Disney networks have gone dark in contract disputes with Charter, DirecTV, Sling and YouTube TV over the past four years. The Charter rift gained particular visibility in the media business because it involved the No. 1 cable operator in the U.S. and the broadcaster of college football and U.S. Open tennis just as those events were unfolding. An agreement, seen as a template for future deals spanning linear and streaming, was reached after 10 days and just hours before Monday Night Football kicked off its season on ESPN and ABC.

In terms of programming, YouTube TV subscribers stand to miss out on a noteworthy slate of college football on Saturday, including a matchup of two ranked teams, Vanderbilt and Texas. Games involving top-ranked schools Georgia, Ole Miss and Miami are also on the schedule. Prime-time series across ABC and other networks, among them ABC’s Dancing with the Stars and Shark Tank and FX’s The Lowdown would also vanish, though they can be seen on streaming. Dancing airs live on Disney+, while it, along with Shark Tank, The Lowdown and many other shows air the day after linear premiere on Hulu.

Disney has prioritized streaming even as it has decided to retain its linear TV networks after public musings by CEO Bob Iger in 2023 that they “may not be core” to the company’s strategy. As it maintains Disney+ and Hulu, the company also launched a new ESPN subscription streaming outlet last August, which includes access to more than a dozen linear channels along with a raft of streaming-only programming and features. A few pay-TV partners have agreed to allow their subscribers to authenticate and access ESPN’s new app for free, but YouTube TV is among several notable operators without that perk for subscribers.

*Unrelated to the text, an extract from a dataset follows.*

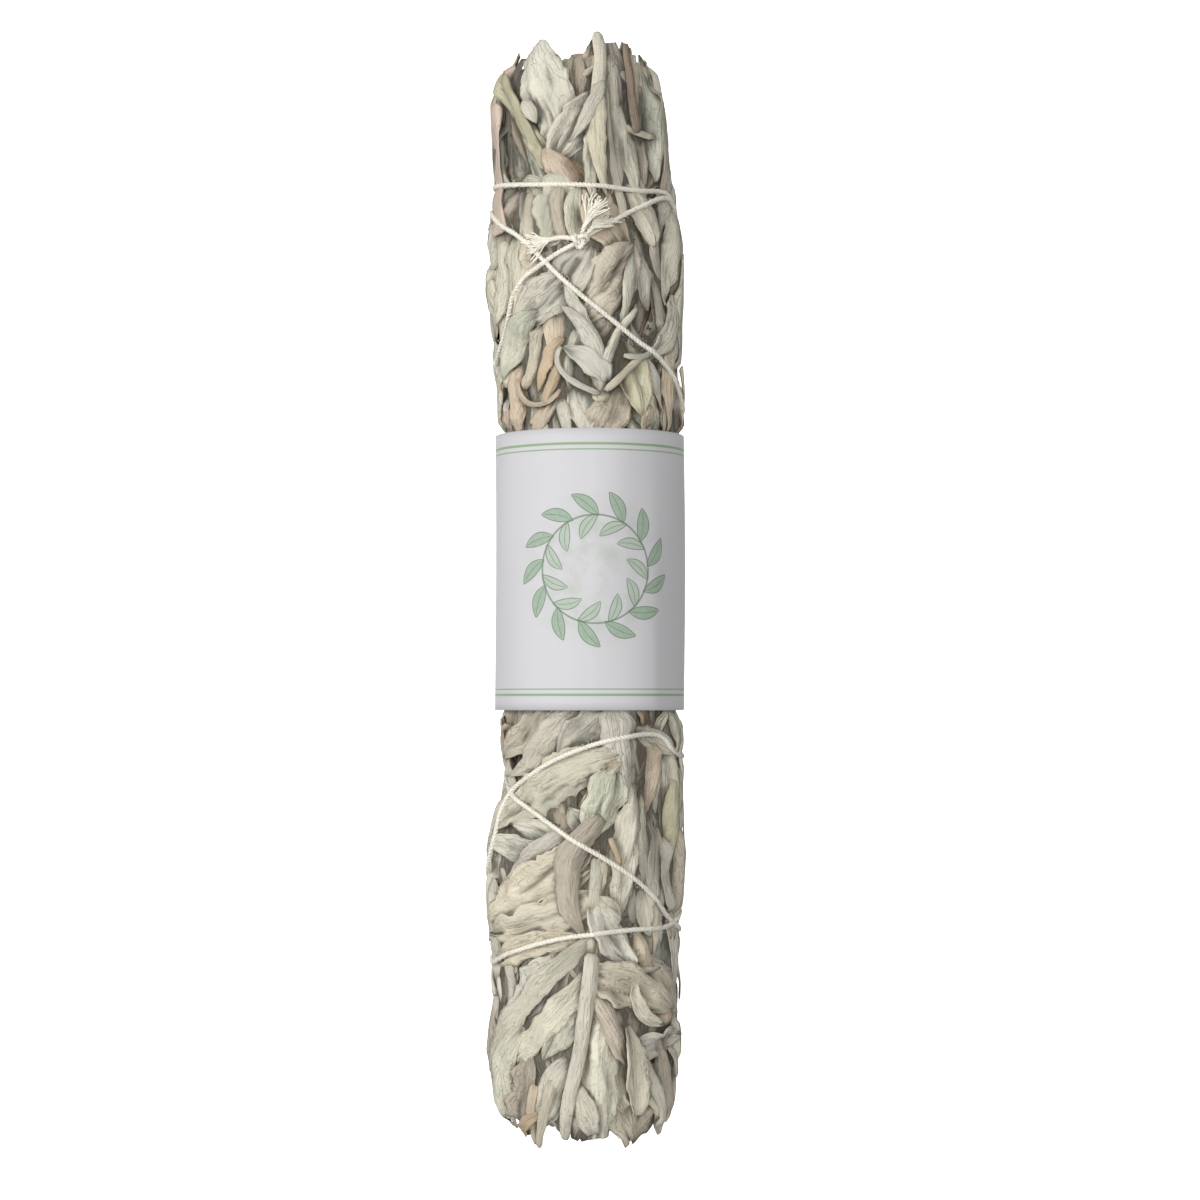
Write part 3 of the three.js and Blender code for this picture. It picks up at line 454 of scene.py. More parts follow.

Multiple industry sources involved with those disputes and the current stand-off with Disney say YouTube TV has been trying to leverage its growth and status as a pure tech provider of pay-TV in each set of negotiations. In multiple instances, YouTube TV has sought rights to “ingest” programming from media companies’ streaming services into its main user interface. For media companies trying to nurture direct-to-consumer businesses at the same time they manage the decline of their traditional linear networks, it’s the definition of an existential threat.

With the Disney discussions, sources involved in the talks tell Deadline that while ingestion has surfaced as an “ask” by YouTube, the main source of tension is a disagreement over the amount of the fees YouTube TV should pay to carry the networks.

While it could always be coincidence, two consequential pieces of business with relevance to the Disney-YouTube TV talks were concluded this week on the eve of the deadline. The first was the closing of Disney’s acquisition of 70% of Fubo, with the combination of its pay-TV footprint and that of Hulu + Live TV creating a beefed-up rival to YouTube TV. Hulu Live and Fubo together have about 6 million subscribers in North America, ranking the combined entity No. 6 among pay-TV distributors.

The second development was a settlement in the lawsuit filed by Disney against YouTube last June over the tech company’s hiring of Justin Connolly, a former longtime distribution executive at Disney and ESPN. A judge sided with YouTube, declining to classify it as poaching, but the parties nevertheless reached a settlement. Connolly was appearing publicly on behalf of Disney as recently as mid-May, telling Deadline about early discussions with YouTube about a distribution renewal. Now, he sits on the other side of the bargaining table.